In closing, thank you again to those who have served diligently on the Planning and Development Committee, and who have chosen the representatives who have worked with our own team to move the project forward.  Going forward, let’s ensure that we have everything we need to thrive, and that includes knowledgeable and good leadership, good governance, good policies, and adhering to the latter.  What should help to ensure our continued success is working under the principles, policies and procedures we have collectively (and heartily most of the time) debated and agreed upon, making amendments when necessary as times change.  

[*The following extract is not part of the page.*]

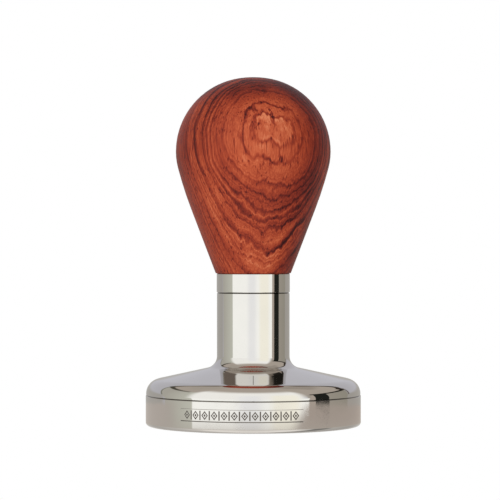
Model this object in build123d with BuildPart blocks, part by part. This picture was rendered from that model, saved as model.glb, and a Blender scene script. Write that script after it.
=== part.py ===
from build123d import *
import os
from math import cos, radians, sin, tan

# Espresso tamper: a turned hardwood knob on a solid steel base.
# Millimetres, +Z up. The origin is the centre of the flat tamping face, which rests on Z = 0.

# base: rim, shoulder, shallow cone and neck, all turned from one bar
rim_radius = 29.0
rim_height = 8.05
rim_corner = 1.0  # rounded edge round the tamping face
groove_width = 0.35  # fine V groove between the rim and the shoulder
groove_depth = 0.28
shoulder_radius = 28.9
shoulder_round = 4.0
cone_edge_height = 11.81  # where the cone would meet the shoulder's cylinder
cone_angle = 12.5
neck_radius = 9.8
neck_fillet = 3.3
neck_top = 35.8
neck_chamfer = 0.22

# ferrule: loose ring held between the neck and the knob
ferrule_radius = 9.87
ferrule_top = 41.0
ferrule_chamfer = 0.2

# knob: straight flank, gentle swell, belly, upper shoulder and a flatter crown, all tangent
belly_radius = 20.89  # largest radius of the knob
belly_height = 73.83
lower_round = 17.4  # radius of the arc just under the belly
lower_angle = 14.7  # steepness where that arc meets the swell
swell_round = 107.0
flank_angle = 20.9
upper_round = 20.0
crown_angle = 9.4  # half angle of the crown's arc
knob_edge_round = 0.35
tenon_radius = 8.0
tenon_bottom = 36.2
pilot_radius = 5.4  # hole that the insert is screwed into
pilot_depth = 14.8
drill_point_angle = 59.0  # half angle of a 118 degree drill

# stud: M8 set screw of 25 mm, its thread drawn at the outer diameter
thread_radius = 4.0
stud_bottom = 22.6
stud_length = 25.0
stud_chamfer = 0.6
socket_across_flats = 4.0
socket_depth = 5.0

# insert: M8 sleeve whose coarse outer thread bites into the wood, drawn as rings
insert_bottom = 36.6
insert_length = 14.0
insert_core_radius = 5.3
insert_crest_radius = 6.0
insert_pitch = 3.0
insert_crest_width = 0.4
insert_root_width = 1.1
insert_chamfer = 0.3
insert_slot_width = 1.6  # driver slot across the open end
insert_slot_depth = 2.0

running_clearance = 0.05  # between the stud and its holes, and between the tenon and the ferrule
hole_chamfer = 0.5

stud_top = stud_bottom + stud_length
stud_hole_radius = thread_radius + running_clearance
insert_top = insert_bottom + insert_length

os.makedirs("parts", exist_ok=True)

# --- base: rim, cone and neck in one piece, with a flat-bottomed hole down the neck for the stud ---
cone_root_height = cone_edge_height + (shoulder_radius - neck_radius) * tan(radians(cone_angle))
rim_point = (rim_radius, 0)
shoulder_point = (shoulder_radius, cone_edge_height)
neck_root_point = (neck_radius, cone_root_height)
neck_edge_point = (neck_radius, neck_top)
hole_edge_point = (stud_hole_radius, neck_top)

with BuildPart() as tamper_base:
    with BuildSketch(Plane.XZ) as base_section:
        with BuildLine():
            Polyline(
                (0, 0),
                rim_point,
                (rim_radius, rim_height),
                (rim_radius - groove_depth, rim_height + groove_width / 2),
                (shoulder_radius, rim_height + groove_width),
                shoulder_point,
                neck_root_point,
                neck_edge_point,
                hole_edge_point,
                (stud_hole_radius, stud_bottom),
                (0, stud_bottom),
                close=True,
            )
        make_face()
        fillet(base_section.vertices().sort_by_distance(rim_point)[0], rim_corner)
        fillet(base_section.vertices().sort_by_distance(shoulder_point)[0], shoulder_round)
        fillet(base_section.vertices().sort_by_distance(neck_root_point)[0], neck_fillet)
        chamfer(base_section.vertices().sort_by_distance(neck_edge_point)[0], neck_chamfer)
        chamfer(base_section.vertices().sort_by_distance(hole_edge_point)[0], hole_chamfer)
    revolve(axis=Axis.Z)
tamper_base.part.label = "tamper_base"
export_step(tamper_base.part, "parts/tamper_base.step")

# --- stud: fixed in the base, and the knob's insert screws down over its upper end ---
with BuildPart() as connecting_stud:
    with BuildSketch(Plane.XY.offset(stud_bottom)):
        Circle(thread_radius)
    extrude(amount=stud_length)
    chamfer(connecting_stud.edges().filter_by(GeomType.CIRCLE), stud_chamfer)
    with BuildSketch(Plane.XY.offset(stud_top)):
        RegularPolygon(radius=socket_across_flats / 2, side_count=6, major_radius=False)
    extrude(amount=-socket_depth, mode=Mode.SUBTRACT)
connecting_stud.part.label = "connecting_stud"
export_step(connecting_stud.part, "parts/connecting_stud.step")

# --- ferrule: plain steel ring with a small chamfer at each edge ---
with BuildPart() as ferrule_ring:
    with BuildSketch(Plane.XY.offset(neck_top)):
        Circle(ferrule_radius)
        Circle(tenon_radius + running_clearance, mode=Mode.SUBTRACT)
    extrude(amount=ferrule_top - neck_top)
    chamfer(ferrule_ring.edges().filter_by(GeomType.CIRCLE), ferrule_chamfer)
ferrule_ring.part.label = "ferrule_ring"
export_step(ferrule_ring.part, "parts/ferrule_ring.step")

# --- knob: turned wood with a tenon below and a pilot hole for the insert ---
crown_round = upper_round + (belly_radius - upper_round) / sin(radians(crown_angle))
belly_point = (belly_radius, belly_height)
pilot_top = tenon_bottom + pilot_depth

with BuildPart() as handle_knob:
    with BuildSketch(Plane.XZ) as knob_section:
        with BuildLine():
            under_belly = JernArc(belly_point, (0, -1), lower_round, -lower_angle)
            swell = JernArc(under_belly @ 1, under_belly % 1, swell_round, lower_angle - flank_angle)
            flank_drop = (swell @ 1).Y - ferrule_top
            flank = PolarLine(swell @ 1, flank_drop / cos(radians(flank_angle)), -90 - flank_angle)
            over_belly = JernArc(belly_point, (0, 1), upper_round, 90 - crown_angle)
            crown = JernArc(over_belly @ 1, over_belly % 1, crown_round, crown_angle)
            Polyline(
                flank @ 1,
                (tenon_radius, ferrule_top),
                (tenon_radius, tenon_bottom),
                (pilot_radius, tenon_bottom),
                (pilot_radius, pilot_top),
                (0, pilot_top + pilot_radius / tan(radians(drill_point_angle))),
                crown @ 1,
            )
        make_face()
        fillet(knob_section.vertices().sort_by_distance(flank @ 1)[0], knob_edge_round)
    revolve(axis=Axis.Z)
handle_knob.part.label = "handle_knob"
export_step(handle_knob.part, "parts/handle_knob.step")

# --- insert: brass sleeve screwed into the wood, with a driver slot across its open end ---
ring_count = int(insert_length // insert_pitch)
first_ring = insert_bottom + (insert_length - (ring_count - 1) * insert_pitch) / 2

with BuildPart() as threaded_insert:
    with BuildSketch(Plane.XY.offset(insert_bottom)):
        Circle(insert_core_radius)
        Circle(stud_hole_radius, mode=Mode.SUBTRACT)
    extrude(amount=insert_length)
    chamfer(threaded_insert.edges().filter_by(GeomType.CIRCLE), insert_chamfer)
    for ring in range(ring_count):
        with BuildSketch(Plane.XZ):
            ring_height = first_ring + ring * insert_pitch
            with BuildLine():
                Polyline(
                    (stud_hole_radius + insert_chamfer, ring_height - insert_root_width / 2),
                    (insert_core_radius, ring_height - insert_root_width / 2),
                    (insert_crest_radius, ring_height - insert_crest_width / 2),
                    (insert_crest_radius, ring_height + insert_crest_width / 2),
                    (insert_core_radius, ring_height + insert_root_width / 2),
                    (stud_hole_radius + insert_chamfer, ring_height + insert_root_width / 2),
                    close=True,
                )
            make_face()
        revolve(axis=Axis.Z)
    with BuildSketch(Plane.XY.offset(insert_bottom)):
        Rectangle(3 * insert_core_radius, insert_slot_width)
    extrude(amount=insert_slot_depth, mode=Mode.SUBTRACT)
threaded_insert.part.label = "threaded_insert"
export_step(threaded_insert.part, "parts/threaded_insert.step")
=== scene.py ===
from math import cos, hypot, pi, radians, sin, tan

import bmesh
import bpy
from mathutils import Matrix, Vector


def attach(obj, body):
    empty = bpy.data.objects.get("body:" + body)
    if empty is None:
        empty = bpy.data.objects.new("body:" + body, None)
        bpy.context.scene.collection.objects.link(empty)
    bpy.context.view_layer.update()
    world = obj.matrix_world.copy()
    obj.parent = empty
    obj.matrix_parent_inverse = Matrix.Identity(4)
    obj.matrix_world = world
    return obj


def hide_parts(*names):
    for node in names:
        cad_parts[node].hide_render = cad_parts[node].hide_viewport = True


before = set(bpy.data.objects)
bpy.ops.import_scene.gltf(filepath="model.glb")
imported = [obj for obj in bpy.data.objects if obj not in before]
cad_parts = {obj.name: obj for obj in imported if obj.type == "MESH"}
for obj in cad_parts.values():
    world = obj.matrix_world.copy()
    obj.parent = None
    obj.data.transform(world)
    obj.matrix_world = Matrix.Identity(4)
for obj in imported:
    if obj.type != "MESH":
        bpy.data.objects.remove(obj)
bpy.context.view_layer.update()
mm = 0.001  # outlines and settings are in millimetres
print("tamper: frame loaded")


# turned shapes: an outline is a list of (radius, height) points, spun about the upright axis

turning = {
    "arcStep": 4.0,  # degrees
    "support": 0.06,
    "longRun": 0.36,
    "steps": 256,
    "sharpAngle": 24.0,
    "merge": 0.0005,
}


def arcPoints(start, heading, radius, turn):  # a tangent arc from start; turn is in degrees, + to the left
    side = 1 if turn > 0 else -1
    centre = (start[0] - side * radius * sin(heading), start[1] + side * radius * cos(heading))
    count = max(3, int(abs(turn) / turning["arcStep"]))
    angles = [heading - side * pi / 2 + radians(turn) * i / count for i in range(count + 1)]
    return [(centre[0] + radius * cos(a), centre[1] + radius * sin(a)) for a in angles]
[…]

“At the heart of all that civilization has meant and developed is ‘community’ – the mutually cooperative and voluntary venture of a [man] to assume a semblance of responsibility for [his brother].”
– Martin Luther King Jr. 

“Cooperative living can develop only as individual persons become able to see their own weaknesses and strengths as well as the weaknesses and strengths of others.”
– Tsunesaburo Makiguchi 

“The entire cosmos is a cooperative. The sun, the moon, and the stars live together as a cooperative. The same is true for humans and animals, trees and the Earth. When we realize the world is a mutual, interdependent, cooperative enterprise – then we can build a noble environment.  If our lives are not based on this truth, then we shall perish.”